Web data scraping infrastructure startup Oxylabs reels in $130M in its first ever funding round
by Mike Wheatley · SiliconANGLEData scraping startup Oxylabs UAB has broken into unicorn territory after raising $130 million in funding from the private equity firm Warburg Pincus LLC. The round is the first time the bootstrapped company has ever sought outside funding, and lifts its valuation to a cool $3.6 billion, it said today.
The Lithuanian startup provides artificial intelligence model developers with the comprehensive infrastructure they need to collect publicly available internet data at the enormous scale required to train advanced frontier models. Founded in 2015, it was originally a premium web proxy service provider, a kind of tool that routes requests through many different URLs in order to collect prices, listings and security data without getting blocked.
Nowadays, Oxylabs positions itself as more of a “web intelligence” platform, capable of handling billions of requests per day on behalf of its customers. Its proxy service has access to a pool of over 175 million “ethically-sourced” consumer device IPs, which allow it to scrape internet data at scale without being hindered by IP bans, CAPTCHA tools and geo-restrictions. It also provides a collection of tools to developers, such as its fully-managed Web Scraper API data collection tool, and Web Unblocker, an AI-native proxy manager that automatically bypasses anti-scraping systems. Besides scraping data to build vast training datasets for AI models, Oxylabs can also help autonomous AI agents that do work on behalf of humans to navigate the internet at scale. With its stealthy Headless Browser, agents have the perfect tool for extracting data from heavy dynamic websites.
Oxylabs co-founder and Chief Executive Vytautas Savickas said his company’s tools are essential to enable the agentic web. He points out that AI agents already browse the web more than humans do. “They need a live feed of what is out there, not a stale index,” he said. “The next generation of AI won’t be powered by static indexes.”
The amount of money raised is impressive for a company that was entirely bootstrapped until now. The company reckons it sees big demand for its web scraping services, counting more than 350,000 customers globally, which have helped it grow its annual recurring revenue to more than $350 million. Oxylabs will use the funds to expand its global network and build the next generation of web scraping tools. “The future belongs to the live infrastructure that grounds these systems in real-time, interruption free knowledge,” Savickas said.
Ethical questions
The capital may also help Oxylabs to navigate the general controversy that surrounds the practice of web scraping. AI companies such as OpenAI Group PBC and Anthropic PBC have come in for heavy criticism for the way they have basically just helped themselves to the world’s biggest dataset, gobbling up billions of articles, images and movies posted online, without offering a cent in compensation to the people who created all of that data.
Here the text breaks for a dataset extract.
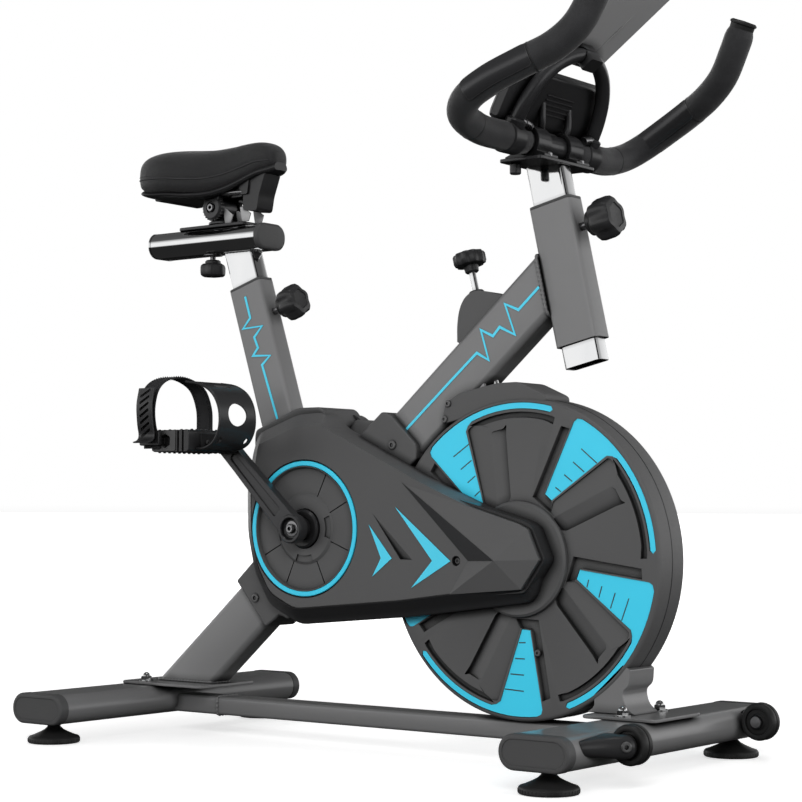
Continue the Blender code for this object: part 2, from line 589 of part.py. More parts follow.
# Saddle outline stations: x, half width, skirt height, crown height
saddleStations = [(-0.4250, 0.036, 0.7850, 0.8040), (-0.4210, 0.0560, 0.7790, 0.8170), (-0.4080, 0.0720, 0.7740, 0.8260),
                  (-0.3850, 0.0800, 0.7705, 0.8300), (-0.3600, 0.0780, 0.7690, 0.8300), (-0.3350, 0.0660, 0.7690, 0.8280),
                  (-0.3080, 0.0490, 0.7715, 0.8270), (-0.2820, 0.0370, 0.7780, 0.8290), (-0.2560, 0.0300, 0.7850, 0.8325),
                  (-0.2330, 0.0265, 0.7890, 0.8335), (-0.2140, 0.0230, 0.7910, 0.8290), (-0.2030, 0.0165, 0.7940, 0.8170)]


def saddleRing(half, low, high, across=22):
    ring = []
    for k in range(across):
        t = 2 * math.pi * k / across
        c, s = math.cos(t), math.sin(t)
        y = half * math.copysign(abs(c) ** 0.55, c)
        if s >= 0:
            z = low + (high - low) * (0.45 + 0.55 * s ** 0.75)
        else:
            z = low + (high - low) * 0.45 * (1 - abs(s) ** 0.35)
        ring.append((y, z))
    return ring


def loftX(name, kind, stations, pivot):
    bm = bmesh.new()
    rings = [[bm.verts.new((x, y, z)) for y, z in ring] for x, ring in stations]
    bm.faces.new(rings[0])
    bm.faces.new(rings[-1])
    for a, b in zip(rings, rings[1:]):
        for k in range(len(a)):
            j = (k + 1) % len(a)
            bm.faces.new((a[k], a[j], b[j], b[k]))
    return finish(name, bm, kind, pivot)


loftX("saddle_pad", "leather", [(x, saddleRing(h, lo, hi)) for x, h, lo, hi in saddleStations], clampPivot)
baseStations = []
for x, half, low, high in saddleStations[1:-1]:
    w, t = half - 0.006, low - gap
    thick = 0.0015 if x < -0.29 else 0.004
    baseStations.append((x, [(-w, t), (w, t), (w, t - thick), (0, t - thick), (-w, t - thick)]))
saddleBase = loftX("saddle_base", "plastic", baseStations, clampPivot)
nose = prism("nose_socket", None, [(-0.2515, 0.7350), (-0.2255, 0.7320), (-0.2215, 0.7560), (-0.2080, 0.7880),
                                   (-0.2480, 0.7830)], -0.0170, 0.0170)
boolean(saddleBase, nose, "UNION")

# Seat post and handlebar post knobs
seatKnobAt = seatTubeTop - seatUp * 0.048
lobed("seat_post_knob", "plastic", seatKnobAt, seatFront, 0.0245, 6, 0.050, 0.082, 0.0045, 0.0262, 0.046,
      pivot=seatKnobAt)
seatPinHole = rod("seat_pin_hole", None, seatKnobAt, seatFront, 0.0045 + gap, 0.020, 0.040, 24)
boolean(seatTube, seatPinHole)
headKnobAt = headTop - headUp * 0.038
lobed("handlebar_post_knob", "plastic", headKnobAt, headFront, 0.0270, 6, 0.047, 0.083, 0.0045, 0.0286, 0.043,
      pivot=headKnobAt)
headPinHole = rod("head_pin_hole", None, headKnobAt, headFront, 0.0045 + gap, 0.020, 0.040, 24)
boolean(headTube, headPinHole)

# Handlebar: post, clamp plate, bar, loop, console, device rest
plateZ = 0.7520
postCut = ((0, 0, plateZ - gap), Vector((0, 0, 1)))
bar("handlebar_post", "chrome", headTop - headUp * (headLength + 0.026), headTop + headUp * 0.06,
    rounded(0.0560, 0.0260, 0.0025), rounded(0.0520, 0.0220, 0.001), planes=(None, postCut), pivot=headTop)
bar("handlebar_clamp", "frame", (0.2400, 0, plateZ), (0.2400, 0, plateZ + 0.0042), rounded(0.064, 0.128, 0.006),
    pivot=headTop)
barZ = plateZ + 0.0042 + gap + barRadius
half = [(0.2400, 0.0, barZ), (0.2400, 0.045, barZ), (0.2400, 0.100, barZ), (0.2370, 0.146, barZ + 0.002),
        (0.2410, 0.186, barZ + 0.012), (0.2600, 0.205, barZ + 0.027), (0.2940, 0.206, barZ + 0.045),
        (0.3330, 0.197, barZ + 0.062), (0.3680, 0.185, barZ + 0.078), (0.3950, 0.177, barZ + 0.100),
        (0.4130, 0.172, barZ + 0.130), (0.4280, 0.170, barZ + 0.163)]
points = [(x, -y, z) for x, y, z in half[::-1]] + half[1:]
sweep("handlebar", "foam", smooth(points, 2), barRadius, 12, pivot=headTop)

loopSlope = math.radians(62)
loopFoot = Vector((0.2400, 0, barZ))
loopAlong = Vector((math.cos(loopSlope), 0, math.sin(loopSlope)))
loopBack = Vector((-math.sin(loopSlope), 0, math.cos(loopSlope)))
loopShape = [(0.0, 0.0870), (0.030, 0.0865), (0.052, 0.0830), (0.076, 0.0740), (0.098, 0.0580), (0.113, 0.0380),
             (0.121, 0.0180), (0.1230, 0.0)]
path = [loopFoot + loopAlong * s - acrossY * w for s, w in loopShape]
path += [loopFoot + loopAlong * s + acrossY * w for s, w in loopShape[-2::-1]]
loop = sweep("handlebar_loop", "frame", smooth(path, 2), loopRadius, 10, pivot=headTop)
loopBed = rod("loop_bed", None, (0.2400, 0, barZ), acrossY, barRadius + gap, -0.11, 0.11, 40)
boolean(loop, loopBed)

consoleAt = loopFoot + loopAlong * (barRadius + 0.0315) + loopBack * 0.0190
corners = []
for s, n in ((-0.036, 0.010), (-0.036, -0.005), (-0.030, -0.0085), (0.034, -0.0085), (0.038, -0.004), (0.038, 0.010)):
    p = consoleAt + loopAlong * s + loopBack * n
    corners.append((p.x, p.z))
prism("console", "plastic", corners, -0.105, 0.105, pivot=headTop)
restSlope = math.radians(35)
restAlong = Vector((math.cos(restSlope), 0, math.sin(restSlope)))
restBack = Vector((-math.sin(restSlope), 0, math.cos(restSlope)))
restPivot = loopFoot + loopAlong * 0.1230
restStart = restPivot + restBack * (loopRadius + 0.007) - restAlong * 0.020


def inRest(origin, pairs):
    return [((origin + restAlong * s + restBack * n).x, (origin + restAlong * s + restBack * n).z) for s, n in pairs]


lip = [(0.0, 0.0), (0.175, 0.0), (0.175, 0.005), (0.006, 0.005), (0.006, 0.015), (0.0, 0.015)]
rest = prism("device_rest", "grey", inRest(restStart, lip), -0.066, 0.066, pivot=restPivot)
stubLine = [(-0.010, 0.0), (0.010, 0.0), (0.010, 0.018), (-0.010, 0.018)]
stub = prism("rest_stub", None, inRest(restPivot, stubLine), -0.014, 0.014)
boolean(rest, stub, "UNION")
stubBed = rod("rest_bed", None, restPivot, acrossY, loopRadius + 0.0012, -0.03, 0.03, 40)
boolean(rest, stubBed)
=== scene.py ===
import json
from math import copysign, cos, exp, pi, radians, sin

import bmesh
import bpy
from mathutils import Matrix, Vector
from mathutils.bvhtree import BVHTree


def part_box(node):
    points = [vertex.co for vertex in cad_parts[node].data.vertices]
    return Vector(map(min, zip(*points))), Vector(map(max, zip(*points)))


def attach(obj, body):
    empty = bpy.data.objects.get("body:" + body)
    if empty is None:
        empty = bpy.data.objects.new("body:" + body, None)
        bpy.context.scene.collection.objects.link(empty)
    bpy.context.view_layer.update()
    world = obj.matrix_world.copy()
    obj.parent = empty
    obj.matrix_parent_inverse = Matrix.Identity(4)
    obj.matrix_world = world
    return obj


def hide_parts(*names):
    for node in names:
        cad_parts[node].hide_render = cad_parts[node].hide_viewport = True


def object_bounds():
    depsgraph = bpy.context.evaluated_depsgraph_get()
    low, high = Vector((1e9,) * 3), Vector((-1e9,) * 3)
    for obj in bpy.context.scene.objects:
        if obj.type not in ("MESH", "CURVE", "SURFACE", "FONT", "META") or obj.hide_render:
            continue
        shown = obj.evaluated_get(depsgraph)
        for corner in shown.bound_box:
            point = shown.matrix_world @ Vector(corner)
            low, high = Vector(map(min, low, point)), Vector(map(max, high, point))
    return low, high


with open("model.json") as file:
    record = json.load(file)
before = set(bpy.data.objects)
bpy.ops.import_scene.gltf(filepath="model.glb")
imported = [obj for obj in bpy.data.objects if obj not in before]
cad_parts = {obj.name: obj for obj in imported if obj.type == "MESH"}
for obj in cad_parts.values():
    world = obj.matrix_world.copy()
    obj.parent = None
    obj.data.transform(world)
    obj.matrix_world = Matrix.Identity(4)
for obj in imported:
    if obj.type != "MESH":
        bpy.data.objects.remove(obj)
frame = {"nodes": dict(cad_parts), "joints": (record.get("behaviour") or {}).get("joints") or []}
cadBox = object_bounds()
scene = bpy.context.scene
joints = {joint["name"]: joint for joint in frame["joints"]}
forward, across, up = Vector((1, 0, 0)), Vector((0, 1, 0)), Vector((0, 0, 1))
crankAt = Vector(joints["crank_spin"]["pos_m"])
flyAt = Vector(joints["flywheel_spin"]["pos_m"])
seatUp = Vector(joints["seat_height"]["axis"])
headUp = Vector(joints["bar_height"]["axis"])
seatFront, headFront = across.cross(seatUp), across.cross(headUp)
pressWay = -Vector(joints["brake_press"]["axis"])
sides = (("right", -1), ("left", 1))


# Node trees: one wrapper adds nodes to a material or to a geometry tree
class Wire:
    def __init__(self, tree, socket):
        self.tree = tree
        self.socket = socket

    def calc(self, operation, *others):
        values = dict(enumerate((self, *others)))
        return self.tree.wire("ShaderNodeMath", {"operation": operation}, values)

    def __add__(self, other):
        return self.calc("ADD", other)

    def __sub__(self, other):
        return self.calc("SUBTRACT", other)

    def __rsub__(self, other):
        return self * -1 + other

    def __mul__(self, other):
        return self.calc("MULTIPLY", other)

    __radd__ = __add__
    __rmul__ = __mul__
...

OpenAI, Anthropic and other leading AI model makers have been sued many times for their web scraping practices, but the companies that aid them in this haven’t gone unnoticed. Last year, Reddit Inc. slapped Perplexity AI Inc. and three data-scraping service providers – including Oxylabs – with a lawsuit, accusing them of trawling through its copyrighted content. It famously compared Oxylabs and the others to “bank robbers,” saying that they will do almost anything to access its data – except pay for it.
Fact is, large-scale web scraping is a bit of a legal grey area, and Oxylabs recognizes this, trying to position itself as one of the industry’s most ethical scraping services providers, if such a thing is possible. The company strives to maintain compliance with European Union laws on data collection, which are some of the strictest in the world, and it’s also a founding member of the Ethical Web Data Collection Initiative. Known as EWDCI, it’s an international industry-led consortium and working group that’s trying to establish ethical standards and best practices for the data aggregation industry. It sits under the umbrella of the Internet Infrastructure Coalition, and acts as a kind of regulatory framework for data collection firms that want to maintain digital trust.
Regardless of the controversy around web scraping, there is no denying that companies like Oxylabs are emerging as critical players within the broader AI industry. While AI agents get most of the headlines for coding, creating graphics, making movies and automating business tasks, they wouldn’t be able to do any of that without the data infrastructure that Oxylabs provides.
The money comes from Warburg’s $4 billion Capital Solutions Founders Fund, which has previously backed another Lithuanian startup, Nord Security UAB, the creator of NordVPN. It now has a sizable stake in Lithuania’s two biggest technology firms. “Oxylabs has established itself as a leader in web intelligence through its sophisticated technology and expansive network,” said Warburg Pincus Principal Allison Ross.